Psilocybe semilanceata is roughly similar in appearance to P. hispanica, but may distinguished by its mycenoid (Mycena-like) appearance and acute umbonate cap. Although the grassland habitat of the two species is similar, P. semilanceata does not grow directly on dung; rather, it is a saprobic species that grows on decaying grass roots. P. fimetaria also resembles P. hispanica, but it also has a mycenoid appearance and has a ring on the stem. In terms of microscopic characteristics, P. fimetaria has larger cheilocystidia that measure 20–32 by 4–8 μm. P. hispanica differs from P. liniformans var. liniformans in that it lacks a gelatinous gill edge. P. liniformans var. americana has larger cheilocystidia, measuring 22–33 by 5.5–9 μm, and it is known to grow only on soil around herbs, in the Northwest and Northeast USA and Chile. Deconica coprophila (formerly known as Psilocybe coprophila) is a small brownish mushroom that also grows on dung, but it does not contain psilocybin and does not have a bluing stem.

==Habitat and distribution==
Psilocybe hispanica is a coprophilous fungus (dung-loving), and produces fruit bodies that grow solitarily or in dense groups on horse dung; sometimes more than 25 fruit bodies can arise from the same dung. In Guzmán's original report, they were found in a Pyrenean meadow in Aragon, at an elevation of 2300 m. In 2003, the species was reported from Tramacastillo de Tena, a small village in the Pyrenees; it was also reported to have "penetrated the French part of the Pyrenees". Within its restricted range, the mushroom is "very common" at altitudes of 1700 to 2300 m.

==Uses==
The mushroom is consumed recreationally by Spanish youths for its mind-altering effects; other mushrooms used recreationally in Spain include P. semilanceata and P. gallaeciae. Guzmán and Castro report that a 17th-century medallion found in Tena Valley in the southern Pyrenees had images of a devil and mushrooms carved on it. The mushrooms—possibly either P. semilanceata or P. hispanica, according to Guzmán and Castro—were used in witchcraft, a common practice in the valley during the Middle Ages.

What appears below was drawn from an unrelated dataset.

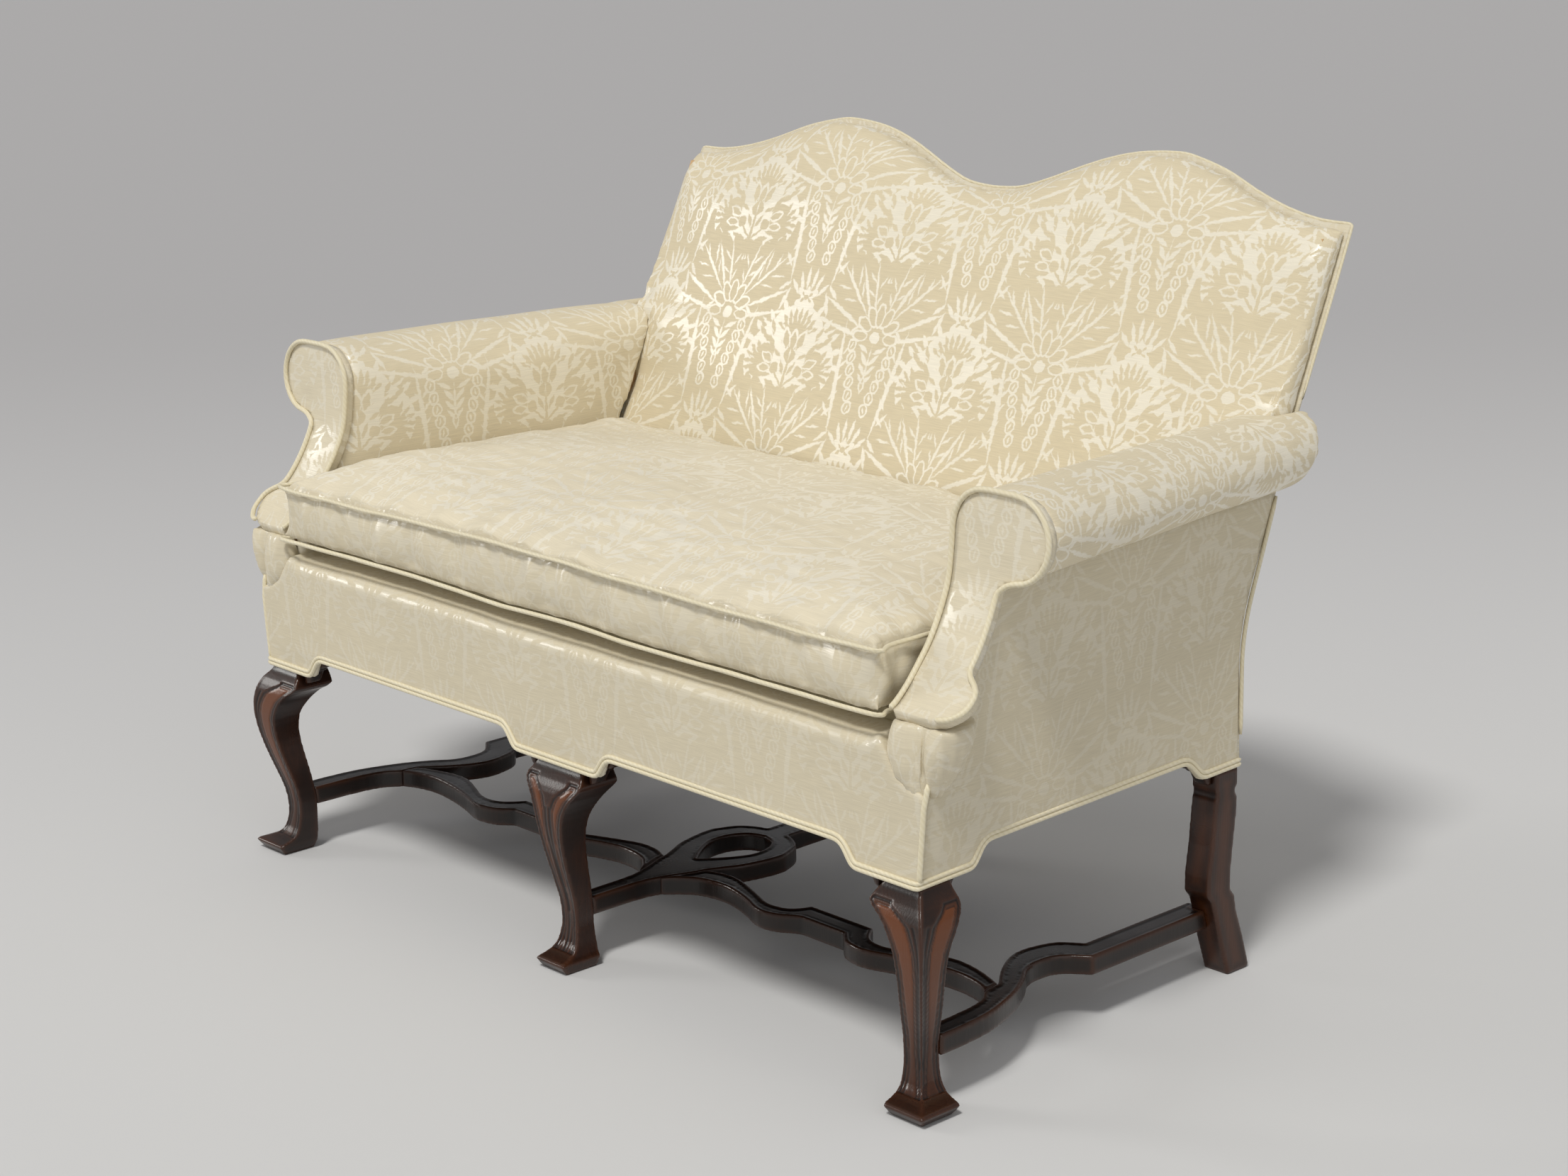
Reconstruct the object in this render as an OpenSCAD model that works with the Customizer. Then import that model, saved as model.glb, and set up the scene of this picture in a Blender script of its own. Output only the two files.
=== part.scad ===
// Two-seat settee with a double-hump back, rolled arms and a loose seat cushion.
// Lengths are millimetres. X is the width, Y runs from front to back, Z is up.
// Places are first worked out with y = 0 on the front border, then moved to the middle of the depth.

/* [Overall] */
// Width of the upholstery at its front corners
front_w = 1210; // [1000:10:1500]
// Depth of the seat, from the front border to the back of the rear rail
seat_d = 563; // [480:1:660]
// How much each side draws in towards the rear
side_taper = 23; // [0:1:40]
// Height of the lowest edge of the upholstery above the floor
leg_h = 260; // [210:1:320]
// Height of the cut-away lower edge above the lappets
lappet_h = 26; // [14:1:40]
// Height of the seat rails
rail_h = 80; // [60:1:100]
// Thickness of the seat rails
rail_t = 32; // [22:1:40]
// Height of the stuffed seat above the rails
deck_h = 62; // [40:1:80]
// Height of the top of the arm above the stuffed seat
arm_h = 246; // [190:1:300]
// Height of the corners of the back above the stuffed seat
back_h = 449; // [380:1:560]

/* [Legs] */
// How far the knee of a front leg stands out from its ankle line
leg_sweep = 20; // [12:1:26]
// Depth of a front leg behind the line of its corner
leg_depth = 35; // [28:1:44]
// How far the line of a front leg stands out past the upholstery at the side
leg_stand = 3; // [0:0.5:6]
// Half the width of the knee of the centre leg
centre_knee_w = 50; // [36:1:60]
// Side of the square block at the top of a front leg
leg_block_w = 46; // [38:1:54]
// Width of a rear leg
rear_leg_w = 38; // [28:1:46]
// Depth of a rear leg
rear_leg_d = 40; // [30:1:50]
// How far the foot of a rear leg kicks back
rear_kick = 28; // [0:1:50]
// Length of a bracket beside a leg
bracket_l = 44; // [30:1:60]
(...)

It has been argued that prehistoric rock art at a site known as Selva Pascuala near the Spanish town of Villar del Humo offers evidence that P. hispanica was used in religious rituals 6,000 years ago. The rock shelter at Selva Pascuala was discovered in the early 20th century; in the early 21st century it was noticed that objects in one of the murals, which previously had been described as "mushrooms", matched the general morphology of P. hispanica: the mural depicts a row of 13 mushroom-like objects with convex to conical caps, and ringless stems that vary from straight to sinuous (wavy). Additionally, the mural shows a bull, which suggests an association with the coprophilic P. hispanica. Although the hallucinogenic species P. semilanceata is also widespread in the area where the mural was found, its differing shape (narrowly conical and acutely papillate) and its habitat on soil instead of dung suggests it is not the species represented in the mural. If the interpretation is correct, the mural represents the oldest evidence of psychedelic fungi use in Europe, and the third reported instance of rock art suggesting prehistoric usage of neurotropic fungi. The only older example is from Tassili n'Ajjer, in the Sahara desert in southeast Algeria. In 1992, the Italian ethnobotanist Giorgio Samorini reported finding a painted mural dated 7000 to 9000 BCE portraying mushrooms, later tentatively identified as Psilocybe mairei, a species known from Algeria and Morocco.